→ **Dataset extract**
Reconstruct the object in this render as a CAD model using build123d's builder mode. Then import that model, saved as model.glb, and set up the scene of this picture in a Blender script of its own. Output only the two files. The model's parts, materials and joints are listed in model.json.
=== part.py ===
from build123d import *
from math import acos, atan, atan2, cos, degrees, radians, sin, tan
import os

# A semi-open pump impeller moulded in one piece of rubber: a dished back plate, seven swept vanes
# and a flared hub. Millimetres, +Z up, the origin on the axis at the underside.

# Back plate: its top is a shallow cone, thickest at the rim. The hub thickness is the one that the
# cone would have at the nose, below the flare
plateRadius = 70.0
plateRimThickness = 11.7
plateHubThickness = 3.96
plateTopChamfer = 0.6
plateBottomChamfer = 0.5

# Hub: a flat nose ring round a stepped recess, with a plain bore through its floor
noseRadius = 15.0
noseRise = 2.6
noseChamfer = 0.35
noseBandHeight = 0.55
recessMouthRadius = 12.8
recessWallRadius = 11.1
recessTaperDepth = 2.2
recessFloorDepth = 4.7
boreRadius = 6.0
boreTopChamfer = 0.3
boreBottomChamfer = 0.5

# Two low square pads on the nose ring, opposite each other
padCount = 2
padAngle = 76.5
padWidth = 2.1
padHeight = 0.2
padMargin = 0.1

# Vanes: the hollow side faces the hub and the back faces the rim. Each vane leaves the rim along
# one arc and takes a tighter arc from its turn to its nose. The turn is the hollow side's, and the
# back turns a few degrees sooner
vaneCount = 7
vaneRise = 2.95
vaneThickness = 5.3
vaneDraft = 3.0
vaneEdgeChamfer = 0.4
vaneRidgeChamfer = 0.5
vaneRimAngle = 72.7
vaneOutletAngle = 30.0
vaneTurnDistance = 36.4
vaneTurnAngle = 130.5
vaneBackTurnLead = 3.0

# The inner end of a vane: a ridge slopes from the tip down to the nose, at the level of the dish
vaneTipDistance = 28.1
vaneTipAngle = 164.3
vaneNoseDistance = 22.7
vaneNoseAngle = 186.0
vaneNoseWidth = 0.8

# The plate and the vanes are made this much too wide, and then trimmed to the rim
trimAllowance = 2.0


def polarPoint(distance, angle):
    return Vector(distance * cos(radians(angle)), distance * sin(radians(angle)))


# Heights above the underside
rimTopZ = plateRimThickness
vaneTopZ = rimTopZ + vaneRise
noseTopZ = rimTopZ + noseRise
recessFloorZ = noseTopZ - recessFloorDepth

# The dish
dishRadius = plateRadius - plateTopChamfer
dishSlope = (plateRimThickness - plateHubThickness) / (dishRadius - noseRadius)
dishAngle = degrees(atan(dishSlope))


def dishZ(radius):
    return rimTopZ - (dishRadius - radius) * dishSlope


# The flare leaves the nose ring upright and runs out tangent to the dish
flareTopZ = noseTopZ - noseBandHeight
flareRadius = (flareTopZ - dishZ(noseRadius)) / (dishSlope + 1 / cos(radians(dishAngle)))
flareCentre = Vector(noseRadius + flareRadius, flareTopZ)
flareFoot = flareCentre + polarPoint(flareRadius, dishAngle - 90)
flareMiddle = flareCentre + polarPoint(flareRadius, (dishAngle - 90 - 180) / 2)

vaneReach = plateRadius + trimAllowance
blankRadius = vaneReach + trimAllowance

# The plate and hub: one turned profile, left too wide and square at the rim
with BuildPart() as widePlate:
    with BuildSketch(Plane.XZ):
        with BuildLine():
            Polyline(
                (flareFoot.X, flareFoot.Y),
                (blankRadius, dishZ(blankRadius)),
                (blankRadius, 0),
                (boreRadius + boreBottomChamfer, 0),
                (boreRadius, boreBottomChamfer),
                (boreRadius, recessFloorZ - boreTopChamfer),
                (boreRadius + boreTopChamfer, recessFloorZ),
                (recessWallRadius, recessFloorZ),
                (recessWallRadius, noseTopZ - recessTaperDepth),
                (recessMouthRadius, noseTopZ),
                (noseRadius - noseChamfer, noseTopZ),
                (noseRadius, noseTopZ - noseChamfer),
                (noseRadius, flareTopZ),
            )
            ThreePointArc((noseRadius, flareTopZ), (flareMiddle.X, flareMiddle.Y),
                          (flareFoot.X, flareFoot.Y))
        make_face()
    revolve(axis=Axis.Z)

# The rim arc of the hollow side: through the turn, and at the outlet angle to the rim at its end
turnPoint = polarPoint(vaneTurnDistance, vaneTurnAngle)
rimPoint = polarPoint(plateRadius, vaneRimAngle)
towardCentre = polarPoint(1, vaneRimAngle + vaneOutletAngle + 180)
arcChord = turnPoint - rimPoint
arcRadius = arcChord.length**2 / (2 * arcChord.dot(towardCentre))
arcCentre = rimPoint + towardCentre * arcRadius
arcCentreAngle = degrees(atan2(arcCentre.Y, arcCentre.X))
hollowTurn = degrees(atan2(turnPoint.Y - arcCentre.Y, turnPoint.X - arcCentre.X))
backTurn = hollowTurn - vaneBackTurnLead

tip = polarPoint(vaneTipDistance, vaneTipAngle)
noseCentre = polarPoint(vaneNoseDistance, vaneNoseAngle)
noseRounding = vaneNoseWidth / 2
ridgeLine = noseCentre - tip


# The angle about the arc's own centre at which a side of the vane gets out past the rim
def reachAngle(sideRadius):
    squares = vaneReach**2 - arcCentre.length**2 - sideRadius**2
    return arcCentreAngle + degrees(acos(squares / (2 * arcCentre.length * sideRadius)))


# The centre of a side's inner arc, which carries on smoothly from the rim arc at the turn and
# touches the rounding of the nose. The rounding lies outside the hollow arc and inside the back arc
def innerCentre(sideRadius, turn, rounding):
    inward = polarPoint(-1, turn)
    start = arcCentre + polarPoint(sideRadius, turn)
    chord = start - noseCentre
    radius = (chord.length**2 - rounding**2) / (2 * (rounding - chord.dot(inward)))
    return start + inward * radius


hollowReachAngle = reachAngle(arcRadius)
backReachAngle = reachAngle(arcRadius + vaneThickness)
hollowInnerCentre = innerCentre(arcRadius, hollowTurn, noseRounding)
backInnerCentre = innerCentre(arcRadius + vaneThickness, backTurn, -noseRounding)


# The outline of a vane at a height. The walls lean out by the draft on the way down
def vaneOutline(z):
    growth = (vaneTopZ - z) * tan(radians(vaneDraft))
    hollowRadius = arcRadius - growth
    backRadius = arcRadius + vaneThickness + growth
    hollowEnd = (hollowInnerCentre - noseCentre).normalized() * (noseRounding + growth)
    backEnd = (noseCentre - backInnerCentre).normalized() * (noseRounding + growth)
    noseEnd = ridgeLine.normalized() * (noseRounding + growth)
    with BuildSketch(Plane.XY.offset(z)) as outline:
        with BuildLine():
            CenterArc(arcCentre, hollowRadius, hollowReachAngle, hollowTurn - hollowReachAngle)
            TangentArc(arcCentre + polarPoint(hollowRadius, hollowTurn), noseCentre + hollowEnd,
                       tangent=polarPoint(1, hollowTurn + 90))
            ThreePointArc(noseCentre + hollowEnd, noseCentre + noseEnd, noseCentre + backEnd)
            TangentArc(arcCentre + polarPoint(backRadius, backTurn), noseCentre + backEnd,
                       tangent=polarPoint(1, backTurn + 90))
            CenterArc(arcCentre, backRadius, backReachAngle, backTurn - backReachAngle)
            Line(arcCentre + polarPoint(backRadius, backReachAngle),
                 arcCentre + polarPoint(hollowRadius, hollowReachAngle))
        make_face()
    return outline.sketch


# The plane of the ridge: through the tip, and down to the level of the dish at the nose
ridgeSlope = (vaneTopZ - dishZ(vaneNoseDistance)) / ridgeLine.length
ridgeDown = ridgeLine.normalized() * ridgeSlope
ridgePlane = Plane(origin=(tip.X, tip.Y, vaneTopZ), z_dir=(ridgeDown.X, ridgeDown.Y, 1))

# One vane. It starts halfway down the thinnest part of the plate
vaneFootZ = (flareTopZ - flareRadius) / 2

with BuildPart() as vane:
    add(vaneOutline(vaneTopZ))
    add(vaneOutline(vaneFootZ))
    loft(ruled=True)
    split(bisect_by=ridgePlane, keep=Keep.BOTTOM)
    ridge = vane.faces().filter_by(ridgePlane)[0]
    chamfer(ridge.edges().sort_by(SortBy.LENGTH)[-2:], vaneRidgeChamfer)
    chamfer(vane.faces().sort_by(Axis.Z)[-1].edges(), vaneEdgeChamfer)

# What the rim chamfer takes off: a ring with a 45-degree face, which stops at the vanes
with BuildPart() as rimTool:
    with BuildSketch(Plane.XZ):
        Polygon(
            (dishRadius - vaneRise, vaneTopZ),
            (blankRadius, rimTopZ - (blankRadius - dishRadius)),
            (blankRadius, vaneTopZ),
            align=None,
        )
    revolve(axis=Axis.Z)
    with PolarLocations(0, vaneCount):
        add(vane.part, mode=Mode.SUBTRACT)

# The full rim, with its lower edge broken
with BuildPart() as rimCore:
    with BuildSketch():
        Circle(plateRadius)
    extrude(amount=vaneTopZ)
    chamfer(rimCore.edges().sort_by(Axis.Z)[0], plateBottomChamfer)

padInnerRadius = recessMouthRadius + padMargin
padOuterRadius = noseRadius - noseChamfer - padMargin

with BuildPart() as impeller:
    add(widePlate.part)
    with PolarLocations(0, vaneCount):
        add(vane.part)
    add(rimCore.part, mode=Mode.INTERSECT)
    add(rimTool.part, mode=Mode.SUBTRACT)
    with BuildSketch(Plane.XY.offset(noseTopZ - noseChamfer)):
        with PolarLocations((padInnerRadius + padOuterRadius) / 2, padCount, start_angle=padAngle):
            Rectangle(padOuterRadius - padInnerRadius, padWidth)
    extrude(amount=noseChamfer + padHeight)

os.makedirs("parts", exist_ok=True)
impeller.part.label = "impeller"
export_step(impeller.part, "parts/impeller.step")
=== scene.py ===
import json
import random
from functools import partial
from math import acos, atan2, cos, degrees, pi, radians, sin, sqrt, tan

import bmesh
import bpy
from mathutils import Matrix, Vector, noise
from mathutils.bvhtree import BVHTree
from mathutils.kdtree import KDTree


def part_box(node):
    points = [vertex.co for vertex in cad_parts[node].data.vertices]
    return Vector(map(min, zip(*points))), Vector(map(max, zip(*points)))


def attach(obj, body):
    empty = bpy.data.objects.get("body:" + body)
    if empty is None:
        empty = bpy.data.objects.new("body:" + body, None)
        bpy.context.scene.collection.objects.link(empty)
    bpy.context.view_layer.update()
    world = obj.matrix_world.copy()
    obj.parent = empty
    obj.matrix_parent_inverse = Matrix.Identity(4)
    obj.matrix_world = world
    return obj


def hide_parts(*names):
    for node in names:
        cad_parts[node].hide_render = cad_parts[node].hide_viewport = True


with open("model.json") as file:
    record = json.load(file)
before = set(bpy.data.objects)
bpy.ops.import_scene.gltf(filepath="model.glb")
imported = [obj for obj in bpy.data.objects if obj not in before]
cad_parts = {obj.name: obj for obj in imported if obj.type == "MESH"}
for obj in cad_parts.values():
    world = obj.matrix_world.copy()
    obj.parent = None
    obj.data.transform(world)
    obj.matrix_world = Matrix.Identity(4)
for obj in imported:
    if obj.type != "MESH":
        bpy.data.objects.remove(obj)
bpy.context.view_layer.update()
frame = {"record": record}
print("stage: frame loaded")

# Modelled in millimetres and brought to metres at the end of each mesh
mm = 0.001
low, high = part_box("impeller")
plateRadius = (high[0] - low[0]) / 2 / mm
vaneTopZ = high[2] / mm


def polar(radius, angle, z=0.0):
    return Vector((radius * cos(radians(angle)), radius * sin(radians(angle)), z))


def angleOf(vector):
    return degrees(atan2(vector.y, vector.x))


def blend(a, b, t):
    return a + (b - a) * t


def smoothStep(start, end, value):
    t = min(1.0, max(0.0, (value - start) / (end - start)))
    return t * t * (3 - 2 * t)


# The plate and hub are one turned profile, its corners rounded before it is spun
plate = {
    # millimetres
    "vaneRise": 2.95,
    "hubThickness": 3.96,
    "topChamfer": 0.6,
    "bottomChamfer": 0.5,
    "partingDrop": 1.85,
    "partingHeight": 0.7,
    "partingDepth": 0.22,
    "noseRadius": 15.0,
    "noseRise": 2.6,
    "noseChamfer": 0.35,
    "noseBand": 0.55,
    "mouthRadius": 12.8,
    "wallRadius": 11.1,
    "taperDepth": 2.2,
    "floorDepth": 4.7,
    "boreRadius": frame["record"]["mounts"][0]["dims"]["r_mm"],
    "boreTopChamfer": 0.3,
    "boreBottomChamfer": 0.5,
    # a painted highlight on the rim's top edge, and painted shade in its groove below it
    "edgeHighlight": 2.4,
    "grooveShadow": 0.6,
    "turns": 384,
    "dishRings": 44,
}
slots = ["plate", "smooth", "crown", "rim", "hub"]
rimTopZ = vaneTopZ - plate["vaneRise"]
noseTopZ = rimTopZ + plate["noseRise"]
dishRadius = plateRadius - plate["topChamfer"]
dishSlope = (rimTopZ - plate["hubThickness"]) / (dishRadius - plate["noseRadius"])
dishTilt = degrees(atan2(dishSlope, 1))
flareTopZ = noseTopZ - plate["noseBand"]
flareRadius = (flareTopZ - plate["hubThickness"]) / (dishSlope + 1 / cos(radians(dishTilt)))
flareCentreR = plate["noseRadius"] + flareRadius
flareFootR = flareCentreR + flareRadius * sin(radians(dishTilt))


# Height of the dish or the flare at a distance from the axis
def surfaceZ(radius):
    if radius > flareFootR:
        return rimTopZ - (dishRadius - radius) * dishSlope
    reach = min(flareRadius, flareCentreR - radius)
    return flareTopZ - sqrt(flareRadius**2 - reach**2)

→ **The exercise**
Take the line containing "# The full rim, with its lower edge broken" and the line containing "if empty is". Write out both and all lines between, exactly, and nothing more.

→ **Solution to this task**
# The full rim, with its lower edge broken
with BuildPart() as rimCore:
    with BuildSketch():
        Circle(plateRadius)
    extrude(amount=vaneTopZ)
    chamfer(rimCore.edges().sort_by(Axis.Z)[0], plateBottomChamfer)

padInnerRadius = recessMouthRadius + padMargin
padOuterRadius = noseRadius - noseChamfer - padMargin

with BuildPart() as impeller:
    add(widePlate.part)
    with PolarLocations(0, vaneCount):
        add(vane.part)
    add(rimCore.part, mode=Mode.INTERSECT)
    add(rimTool.part, mode=Mode.SUBTRACT)
    with BuildSketch(Plane.XY.offset(noseTopZ - noseChamfer)):
        with PolarLocations((padInnerRadius + padOuterRadius) / 2, padCount, start_angle=padAngle):
            Rectangle(padOuterRadius - padInnerRadius, padWidth)
    extrude(amount=noseChamfer + padHeight)

os.makedirs("parts", exist_ok=True)
impeller.part.label = "impeller"
export_step(impeller.part, "parts/impeller.step")
=== scene.py ===
import json
import random
from functools import partial
from math import acos, atan2, cos, degrees, pi, radians, sin, sqrt, tan

import bmesh
import bpy
from mathutils import Matrix, Vector, noise
from mathutils.bvhtree import BVHTree
from mathutils.kdtree import KDTree


def part_box(node):
    points = [vertex.co for vertex in cad_parts[node].data.vertices]
    return Vector(map(min, zip(*points))), Vector(map(max, zip(*points)))


def attach(obj, body):
    empty = bpy.data.objects.get("body:" + body)
    if empty is None:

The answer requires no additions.